Вишневый сад и другие пьесы. Том 5 - страница 16



Однако есть в пьесе и третий, парадоксальный уровень общения персонажей – несловесный. После бурных монологов, лирических излияний возникают в развитии действия моменты, когда персонажи вдруг замолкают, и в этой тишине происходит самое главное: герои думают, возникает общение душ.

Говоря парадоксально, для чеховской драмы наиболее результативно молчание. Не случайно ремарка «Пауза» становится одним из характернейших элементов чеховской драмы, начиная с первой пьесы без названия. В «Вишневом саде» 31 пауза, причем наиболее насыщено ими «бездейственное» второе действие, где герои размышляют наиболее интенсивно. Паузы играют большую роль в формировании чеховского подтекста и второго сюжета[37].

Выходя из паузы, очнувшись, герои делают свои простые открытия, обнаруживают истинное положение вещей.

«Любовь Андреевна. Не уходите, прошу вас. С вами все-таки веселее… (Пауза.) Я все жду чего-то, как будто над нами должен обвалиться дом» (д. 2).

«Трофимов…Человечество идет к высшей правде, к высшему счастью, какое только возможно на земле, и я в первых рядах!

Лопахин. Дойдешь?

Трофимов. Дойду. (Пауза.) Дойду, или укажу другим путь, как дойти. (Слышно, как вдали стучат топором по дереву)» (д. 4).

(Пауза заставляет «вечного студента» умерить свои претензии, стук топора напоминает, что в реальности торжествует Лопахин.)

«Варя. Я? К Рагулиным… Договорилась к ним смотреть за хозяйством… в экономки, что ли.

Лопахин. Это в Яшнево? Верст семьдесят будет. (Пауза.) Вот и кончилась жизнь в этом доме…» (д. 4).

Однако Чехов не злоупотребляет приемом. Подтекст у него охвачен твердой оправой текста, живет органической жизнью внутри него.

Логика развития мировой драматургии режиссерского театра ведет к тому, что понятие подтекста безмерно расширяется, включая в себя весь драматический текст. Подтекст съедает текст. Текст становится поводом для тотального подтекста. Режиссерский театр ХХ века, прежде всего благодаря Чехову, получил возможность бесконечной игры архитектоническими формами подмен, отражений и превращений. Но это открытие оказалось ящиком Пандоры. После Станиславского и особенно Мейерхольда стало возможно «ошинелить» «Женитьбу», превратить «Свадьбу» в «Пир во время чумы» и даже телефонную книгу поставить как «Гамлета», увидев в ней трагический подтекст. Обратной стороной режиссерского своеволия оказывается упрощение, уравнивание смысла «Гамлета» или «Вишневого сада» с телефонной книгой.

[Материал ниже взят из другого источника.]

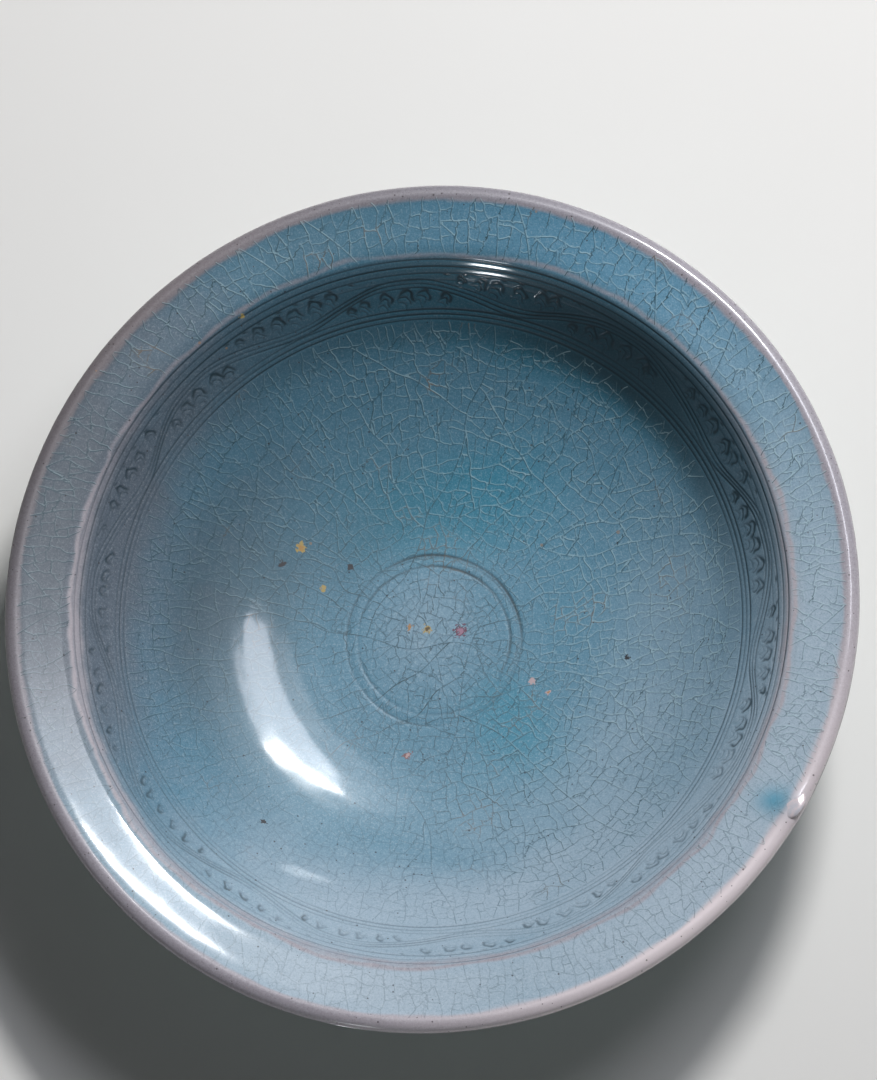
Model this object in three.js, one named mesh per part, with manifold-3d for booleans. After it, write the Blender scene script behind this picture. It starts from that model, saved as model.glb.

Чеховская драматургия в подобных поисках остается по ту сторону обрыва (разрыва). Подтекст у Чехова не становится тотальным приемом, но знает свое место в художественной иерархии и иерархии бытия.

Символы: сад и лопнувшая струна

В чеховской драме существует не только подтекст, но и «надтекст» – система символов, и главный из них – вынесенный в заглавие драмы.

Образ сада, как и все в пьесе, диалектичен, антиномичен. Даны его конкретные бытовые приметы: о вишневом саде говорится в энциклопедии, цветущие деревья видны в окна дома, с него собирали когда-то большие урожаи, в конце его рубят «веселые дровосеки». Но именно вокруг сада выстраиваются размышления героев о времени, о прошлом и будущем России, именно он «провоцирует» самые исповедальные монологи и реплики, проявляет характеры героев, обозначает поворотные моменты сюжета. Конкретный образ перерастает в символ, связывая воедино основные мотивы пьесы.